== TASK DATA ==
######

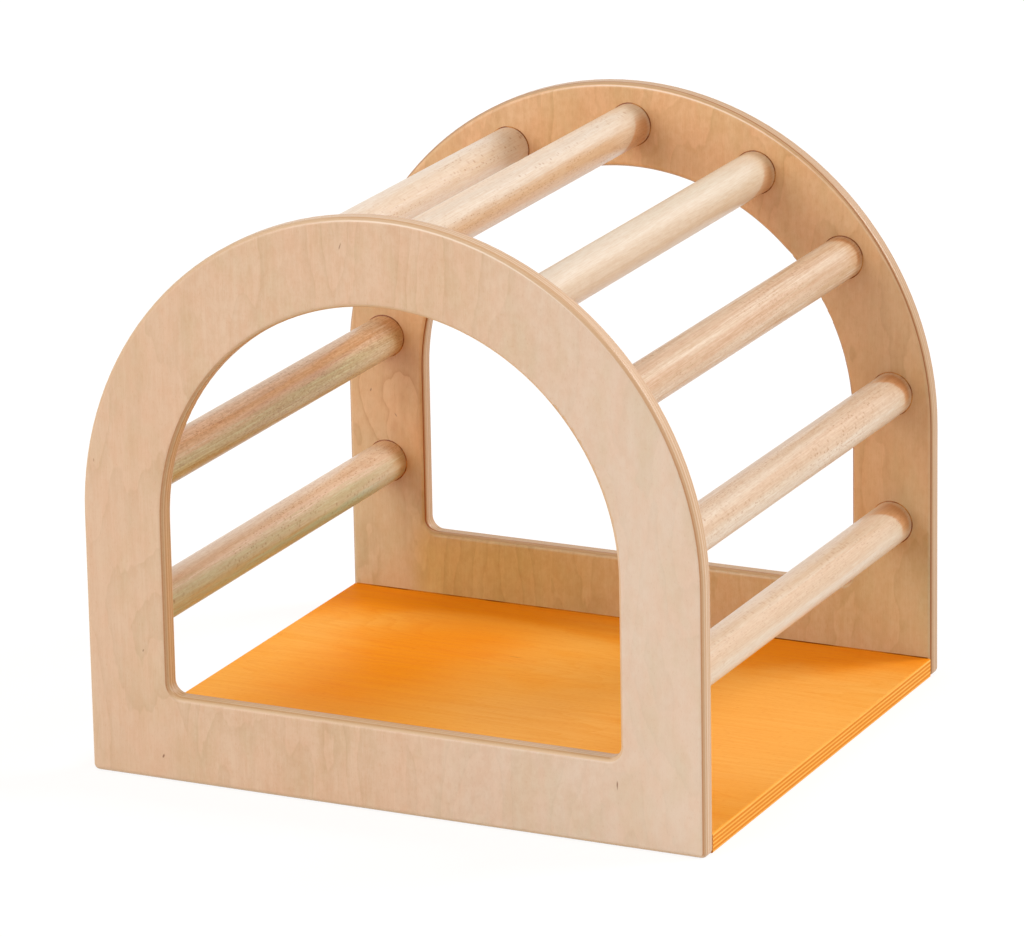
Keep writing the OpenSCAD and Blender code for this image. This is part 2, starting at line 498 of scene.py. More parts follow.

######

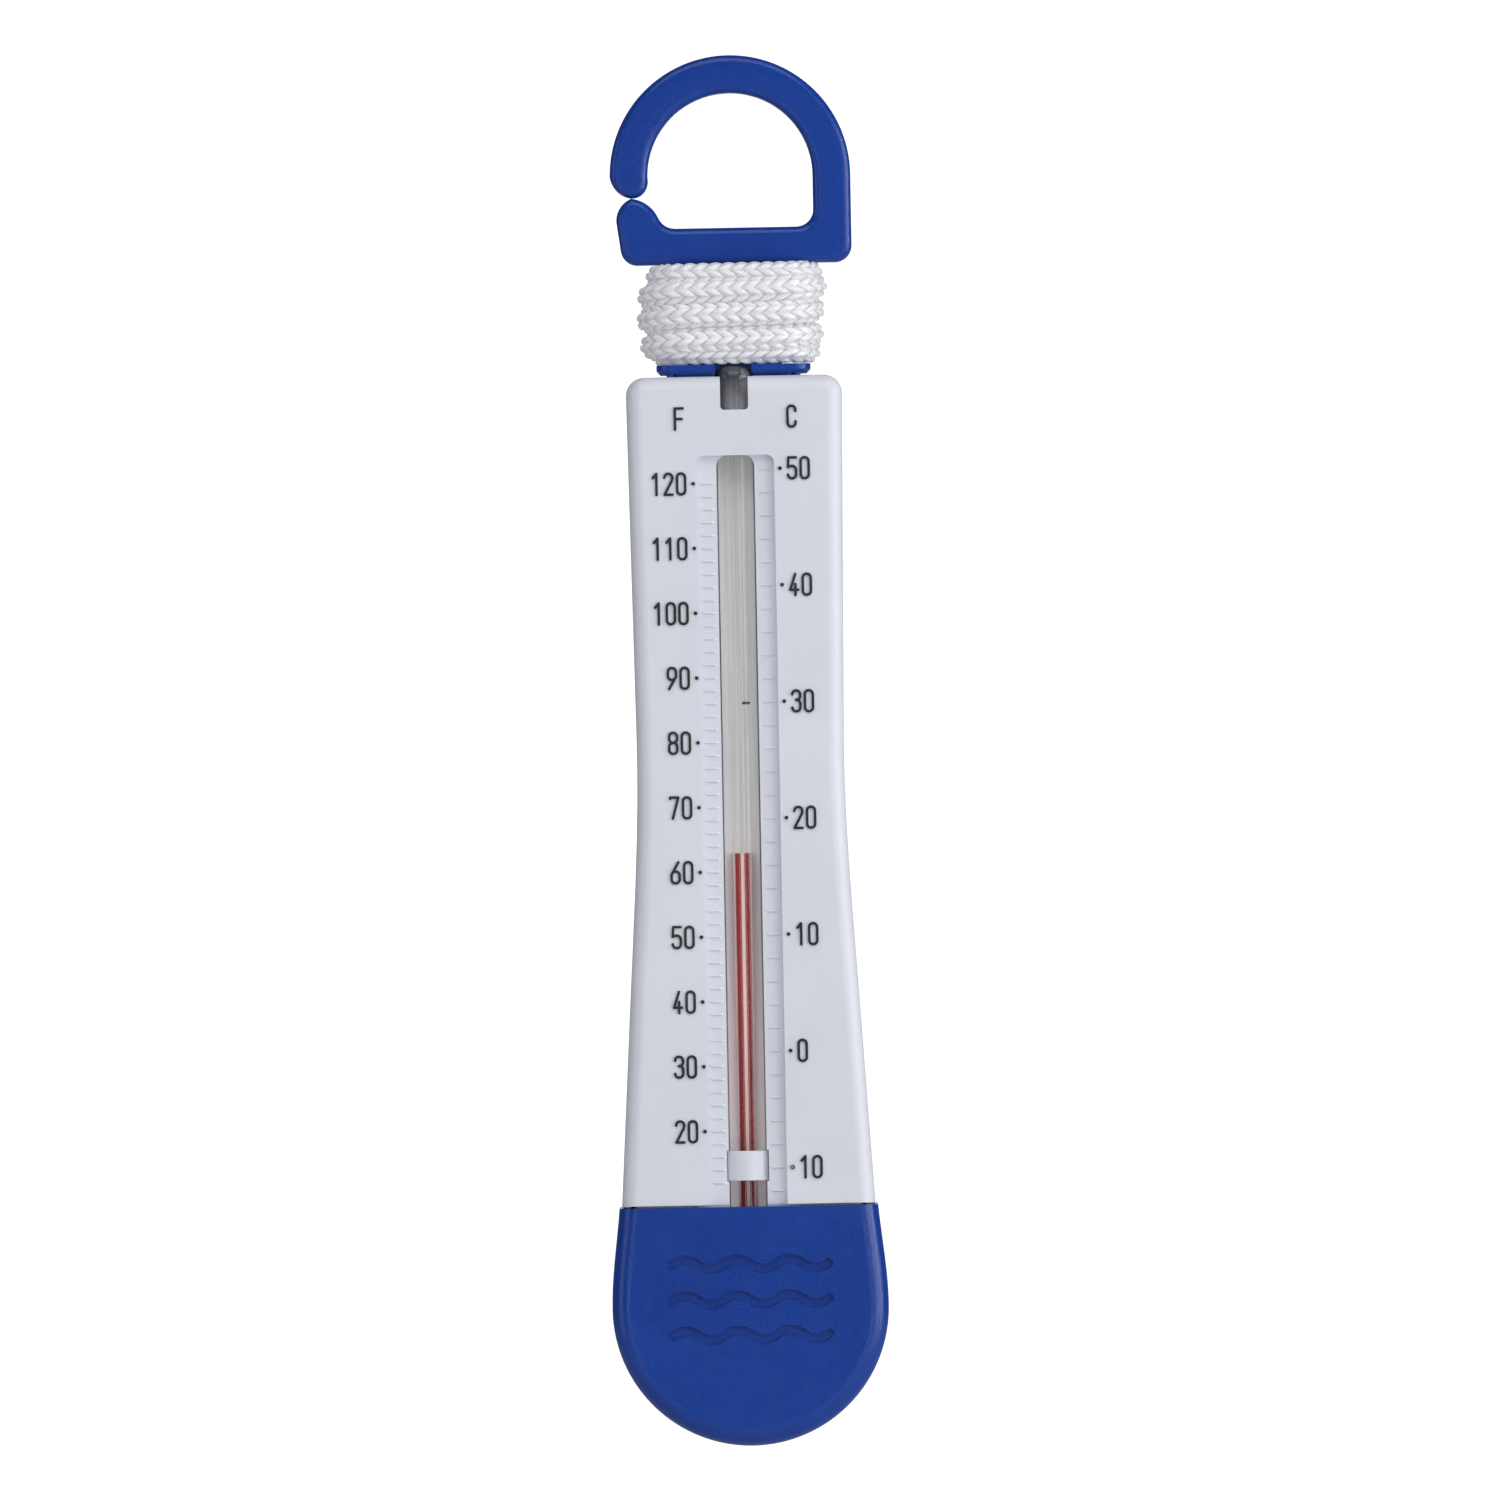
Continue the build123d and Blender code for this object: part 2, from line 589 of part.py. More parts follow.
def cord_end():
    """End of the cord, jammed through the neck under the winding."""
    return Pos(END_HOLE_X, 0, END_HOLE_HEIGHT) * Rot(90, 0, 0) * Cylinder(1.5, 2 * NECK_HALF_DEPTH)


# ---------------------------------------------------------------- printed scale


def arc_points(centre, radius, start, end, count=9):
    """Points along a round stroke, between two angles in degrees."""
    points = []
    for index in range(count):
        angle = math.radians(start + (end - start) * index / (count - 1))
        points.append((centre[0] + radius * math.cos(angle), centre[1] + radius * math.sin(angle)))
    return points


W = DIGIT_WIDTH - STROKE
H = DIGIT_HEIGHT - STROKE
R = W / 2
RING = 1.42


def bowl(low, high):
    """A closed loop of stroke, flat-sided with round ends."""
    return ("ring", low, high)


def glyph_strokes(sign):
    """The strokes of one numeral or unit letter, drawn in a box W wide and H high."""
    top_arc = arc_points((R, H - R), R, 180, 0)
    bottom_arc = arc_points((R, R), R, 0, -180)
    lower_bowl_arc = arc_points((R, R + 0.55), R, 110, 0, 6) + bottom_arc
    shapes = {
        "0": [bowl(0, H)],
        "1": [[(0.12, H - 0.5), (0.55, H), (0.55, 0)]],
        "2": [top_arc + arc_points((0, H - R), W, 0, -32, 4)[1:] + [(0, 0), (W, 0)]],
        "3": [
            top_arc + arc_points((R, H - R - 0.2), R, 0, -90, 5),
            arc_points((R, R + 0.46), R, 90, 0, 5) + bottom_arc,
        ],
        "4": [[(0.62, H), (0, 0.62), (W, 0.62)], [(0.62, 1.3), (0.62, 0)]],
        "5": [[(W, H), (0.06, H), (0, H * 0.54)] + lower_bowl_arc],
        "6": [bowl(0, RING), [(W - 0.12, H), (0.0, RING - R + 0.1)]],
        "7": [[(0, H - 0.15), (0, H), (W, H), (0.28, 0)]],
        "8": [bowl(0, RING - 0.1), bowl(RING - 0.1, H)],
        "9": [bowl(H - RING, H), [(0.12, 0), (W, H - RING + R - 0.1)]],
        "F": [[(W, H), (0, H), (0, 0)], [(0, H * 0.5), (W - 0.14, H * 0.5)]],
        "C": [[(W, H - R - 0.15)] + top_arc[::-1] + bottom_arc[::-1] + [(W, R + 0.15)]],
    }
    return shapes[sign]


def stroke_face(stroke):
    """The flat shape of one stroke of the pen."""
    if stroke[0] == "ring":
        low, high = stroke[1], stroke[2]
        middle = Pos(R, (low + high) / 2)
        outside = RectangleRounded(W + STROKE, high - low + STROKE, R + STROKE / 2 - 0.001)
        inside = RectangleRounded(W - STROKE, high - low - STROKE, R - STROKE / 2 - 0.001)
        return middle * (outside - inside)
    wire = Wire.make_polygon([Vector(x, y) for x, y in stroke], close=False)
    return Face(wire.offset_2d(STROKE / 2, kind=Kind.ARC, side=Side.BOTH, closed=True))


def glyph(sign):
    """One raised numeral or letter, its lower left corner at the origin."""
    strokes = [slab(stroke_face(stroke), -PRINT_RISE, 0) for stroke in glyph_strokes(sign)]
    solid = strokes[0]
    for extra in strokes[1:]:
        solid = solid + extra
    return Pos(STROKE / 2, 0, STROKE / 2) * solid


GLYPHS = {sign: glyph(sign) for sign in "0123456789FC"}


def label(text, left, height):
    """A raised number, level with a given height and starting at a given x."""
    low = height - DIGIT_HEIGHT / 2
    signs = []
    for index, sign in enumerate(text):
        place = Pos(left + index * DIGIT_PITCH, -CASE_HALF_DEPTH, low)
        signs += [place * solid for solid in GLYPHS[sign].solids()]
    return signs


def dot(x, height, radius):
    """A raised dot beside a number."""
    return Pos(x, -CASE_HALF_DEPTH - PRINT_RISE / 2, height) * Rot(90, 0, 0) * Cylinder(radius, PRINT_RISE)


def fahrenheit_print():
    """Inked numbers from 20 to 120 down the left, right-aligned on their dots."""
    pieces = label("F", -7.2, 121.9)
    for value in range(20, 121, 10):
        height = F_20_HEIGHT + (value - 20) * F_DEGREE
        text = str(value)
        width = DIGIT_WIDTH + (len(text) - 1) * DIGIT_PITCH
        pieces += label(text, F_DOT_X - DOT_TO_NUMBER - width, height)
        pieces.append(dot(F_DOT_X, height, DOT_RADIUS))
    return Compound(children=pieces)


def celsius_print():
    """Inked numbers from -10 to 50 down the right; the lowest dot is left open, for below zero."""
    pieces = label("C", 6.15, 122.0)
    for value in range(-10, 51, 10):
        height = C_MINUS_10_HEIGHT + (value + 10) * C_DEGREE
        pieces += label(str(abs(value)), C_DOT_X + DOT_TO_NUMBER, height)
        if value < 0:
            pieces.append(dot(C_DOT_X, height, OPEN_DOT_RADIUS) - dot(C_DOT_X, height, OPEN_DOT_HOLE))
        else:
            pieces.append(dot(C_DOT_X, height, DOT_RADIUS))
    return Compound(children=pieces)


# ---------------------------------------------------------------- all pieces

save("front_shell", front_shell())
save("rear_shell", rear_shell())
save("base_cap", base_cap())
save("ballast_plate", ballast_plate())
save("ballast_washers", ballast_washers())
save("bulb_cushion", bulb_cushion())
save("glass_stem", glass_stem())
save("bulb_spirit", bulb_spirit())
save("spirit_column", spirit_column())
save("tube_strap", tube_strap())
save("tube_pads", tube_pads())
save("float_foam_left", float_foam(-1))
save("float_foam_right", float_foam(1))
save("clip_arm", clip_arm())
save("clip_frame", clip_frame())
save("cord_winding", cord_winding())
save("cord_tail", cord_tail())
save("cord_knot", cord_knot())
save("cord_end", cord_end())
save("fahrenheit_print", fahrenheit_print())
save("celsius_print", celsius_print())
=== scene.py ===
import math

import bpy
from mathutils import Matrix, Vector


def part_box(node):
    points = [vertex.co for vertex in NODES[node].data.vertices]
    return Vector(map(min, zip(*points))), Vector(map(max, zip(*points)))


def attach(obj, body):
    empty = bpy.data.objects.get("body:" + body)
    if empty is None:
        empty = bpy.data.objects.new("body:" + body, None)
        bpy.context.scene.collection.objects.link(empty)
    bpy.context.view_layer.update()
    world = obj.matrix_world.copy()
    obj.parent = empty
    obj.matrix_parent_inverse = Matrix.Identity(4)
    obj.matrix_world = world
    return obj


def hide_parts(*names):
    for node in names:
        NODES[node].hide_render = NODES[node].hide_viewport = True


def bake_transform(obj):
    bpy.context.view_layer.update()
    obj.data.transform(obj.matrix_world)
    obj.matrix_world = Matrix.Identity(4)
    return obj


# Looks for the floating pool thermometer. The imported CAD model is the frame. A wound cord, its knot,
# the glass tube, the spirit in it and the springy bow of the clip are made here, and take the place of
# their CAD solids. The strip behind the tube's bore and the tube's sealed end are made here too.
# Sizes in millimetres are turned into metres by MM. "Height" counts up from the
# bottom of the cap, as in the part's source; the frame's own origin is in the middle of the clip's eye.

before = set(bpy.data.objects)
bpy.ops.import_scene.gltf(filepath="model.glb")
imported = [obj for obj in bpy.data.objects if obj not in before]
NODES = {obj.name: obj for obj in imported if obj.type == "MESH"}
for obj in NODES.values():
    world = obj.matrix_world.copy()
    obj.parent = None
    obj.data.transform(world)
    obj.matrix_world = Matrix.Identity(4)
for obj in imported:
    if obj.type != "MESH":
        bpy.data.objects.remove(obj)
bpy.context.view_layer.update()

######

== INSTRUCTIONS FOR THE TASK ==
Reproduce, exactly as written, the stretch of lines whose first line is the one with "Continue the build123d" and whose last line is the one with "return Pos(END_HOLE_X, 0, END_HOLE_HEIGHT)".

== EXERCISE RESPONSE ==
Continue the build123d and Blender code for this object: part 2, from line 589 of part.py. More parts follow.
def cord_end():
    """End of the cord, jammed through the neck under the winding."""
    return Pos(END_HOLE_X, 0, END_HOLE_HEIGHT) * Rot(90, 0, 0) * Cylinder(1.5, 2 * NECK_HALF_DEPTH)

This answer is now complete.